Danielle Collins of Virginia
overcame injury to win the NCAA Singles Title
The surprises began early for the men, who lost seven of the top eight seeds on opening day, including No. 1 Clay Thompson of UCLA, who fell to Roberto Cid of South Florida
6-4, 6-3. The women's draw stayed on course until the quarterfinals, when all four of the remaining seeds, including top seed Jamie Loeb of North Carolina
, lost to unseeded opponents.
Cal's Lynn Chi, who had saved a match point in her first round win, defeated Loeb 4-6, 6-4, 6-2 and went on to reach the final with a tense 6-4, 3-6, 7-6(2) victory over Georgia State's Abigail Tere-Apisah, who had beaten Duke's Beatrice Capra, seeded No. 5, in the quarterfinals.
Collins had earned her place in the final with a 6-1, 6-4 decision over No. 2 seed Robin Anderson of UCLA in the third round, a 6-3, 3-6, 7-5 quarterfinal win over No. 7 seed Hayley Carter of North Carolina and another victory over an ACC rival, Ester Goldfeld of Duke, in the semifinals.
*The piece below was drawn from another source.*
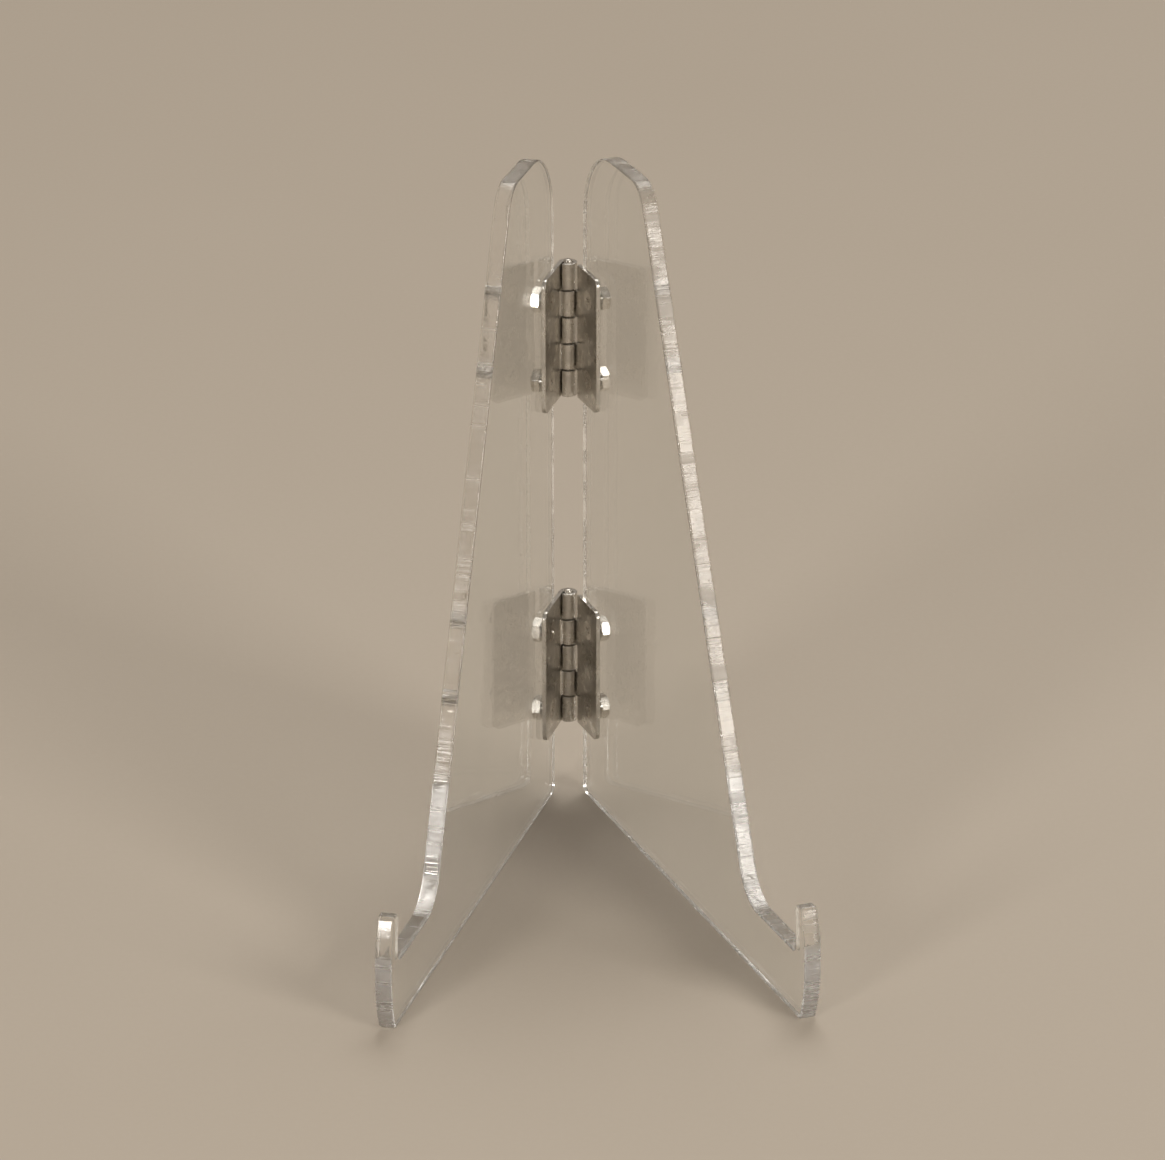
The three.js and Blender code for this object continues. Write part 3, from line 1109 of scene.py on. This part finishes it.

Collins, a 20-year-old from St. Petersburg, Florida, had had difficulty closing out those matches, but she spared herself that frustration in the final against Chi. After winning the first set by claiming the final three games, primarily with her lethal returns, Collins found herself down 3-1 and 5-3 in the second set, with Chi finding her rhythm and doing some effective returning of her own. But Chi couldn't push the match to a third set, catching the tape on her shots four times while serving for the set at 5-4. That's when Collins took her game up a notch, breaking Chi in the final game.
"Once I got down I just got really angry," said Collins, who loved the hot and humid Florida-like weather. "I was like, okay, let's get it together, let's step it up and I just really got on a roll. It's incredible, but I still can't believe it. It's still really shocking to me. I'm really caught off guard to be honest."
Ranked No. 32 in the country and playing the No. 2 position at Virginia after transferring there from Florida last summer, Collins was hardly a favorite for the title, but her coach, Mark Guilbeau, saw signs she was capable of competing among the best.